The venture also faced resistance from environmentalists but, in 2016, the Ugandan High Court cleared Bidco Africa of deforestation claims.
“It’s (the partnership with Wilmar) been 20 to 22 years now, so we’ve been harvesting all along. We have palm oil mills, we have the full value chain. We process [the oil] into refined products, finished products packed under our brand names and we sell to the whole region,” says Vimal.
Native to Africa, the oil palm has been planted commercially in the continent since at least the 18th century. However, it was in Southeast Asia that the crop was cultivated with huge success as a result of massive investments made in scientific research and development (R&D).

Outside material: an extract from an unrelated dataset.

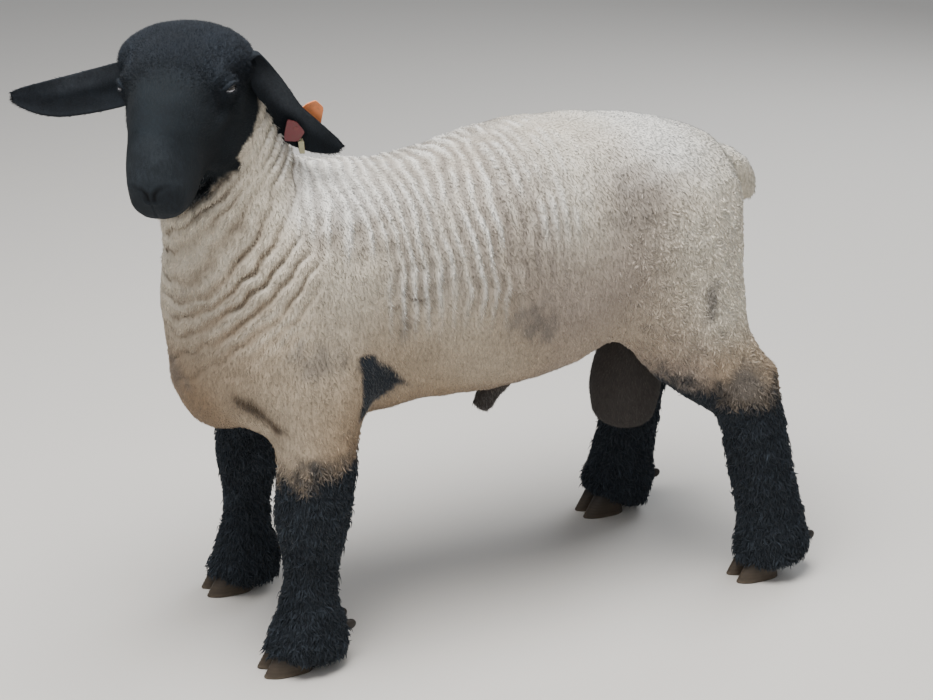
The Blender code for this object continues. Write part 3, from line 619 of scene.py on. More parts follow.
def black_share(points, zone):
    """1 where the lamb is black: the head, the throat, the shanks and the elbow pits; the pits' black is
    partly bare dark skin, partly painted shade.

    Each border is a line or a plane made ragged by noise; the shanks' lines slope with y.
    """
    place = to_head(points)
    from_face = np.linalg.norm(place + (0, 0.08, 0), axis=1)
    ragged = 0.006 * mottle(points, 0.030, 11) + 0.003 * mottle(points, 0.010, 12)
    edge = np.interp(place[:, 2], *np.array(JAW_LINE).T)
    head = ease((0.006 + edge - place[:, 1] + 0.6 * ragged) / 0.012) * (from_face < 0.17)
    throat = place[:, 2] + 0.073 + (0.046 - np.abs(place[:, 0])).clip(0, 0.040)
    throat = np.minimum(throat, -0.058 - place[:, 1])
    throat = ease((throat + 0.6 * ragged + 0.004) / 0.010)
    throat = throat * (place[:, 2] > -0.114) * (np.abs(place[:, 0]) < 0.06)
    x, y, z = points.T
    head = np.maximum(head, throat * (z > 0.5) * (from_face < 0.15))
    fore_line = np.where(x > 0, 0.321 + 0.3 * (y + 0.25).clip(-0.05, 0.06), 0.345)
    hind_line = np.where(x > 0, 0.354 - 0.35 * (y - 0.33).clip(-0.05, 0.05), 0.340)
    line = np.where(y < 0, fore_line, hind_line)
    shank = ease((line - z + 2.4 * ragged) / 0.056) * (z < 0.42)
    shank = shank * (zone["fore_lower"] + zone["hind_lower"] + upper_legs(zone)).clip(0, 1)
    # the elbow pit: bare dark skin, made darker as painted shade
    pit = np.minimum(y + 0.168, 0.69 * (0.440 - z - 1.04 * (y + 0.145)))
    pit = np.minimum(pit, 0.92 * (z - 0.382 - 0.43 * (y + 0.095)))
    pit = ease((pit + 0.7 * ragged + 0.002) / 0.007) * (z < 0.438) * (y < 0)
    return np.maximum(np.maximum(head, shank), pit)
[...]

Oil palm planting in Uganda along the Equator is no different from that in Indonesia and Malaysia — the world’s top two producers of palm oil, says Vimal. The seedlings, planting methods and R&D are sourced from Southeast Asia, including Malaysia.
“Why reinvent the wheel?” he says.
Bidco Uganda’s palm oil business complies with requirements of the Roundtable on Sustainable Palm Oil.
Notably, there is a major difference between oil palm planting in Africa and in Indonesia and Malaysia — the availability of workers on the continent.
“We train our local workers there. They do very well. They learn fast, pick up fast and they adapt. And we have no shortage of people. There’s no availability issue.
“We have the land, the sun, the soil, the people and the demand. So, what is needed is [for] the master chef to bring the ingredients — sun, soil, land, people — together,” says Vimal.
The problem faced in Africa is the lack of capital formation.
“And that’s why people can come and say, ‘We’ll put the investment, we’ll also get the expertise, and get it done’. Which is what we call a smart partnership,” he says, adding that this is where Malaysian planters can come in to invest, develop and expand oil palm planting in Africa.
According to data from the US Department of Agriculture, Nigeria is the world’s fifth-largest producer of palm oil, after Colombia, Thailand, Malaysia and Indonesia. Meanwhile, among the African nations, Kenya is a major buyer of the commodity, importing a million tonnes in 2024.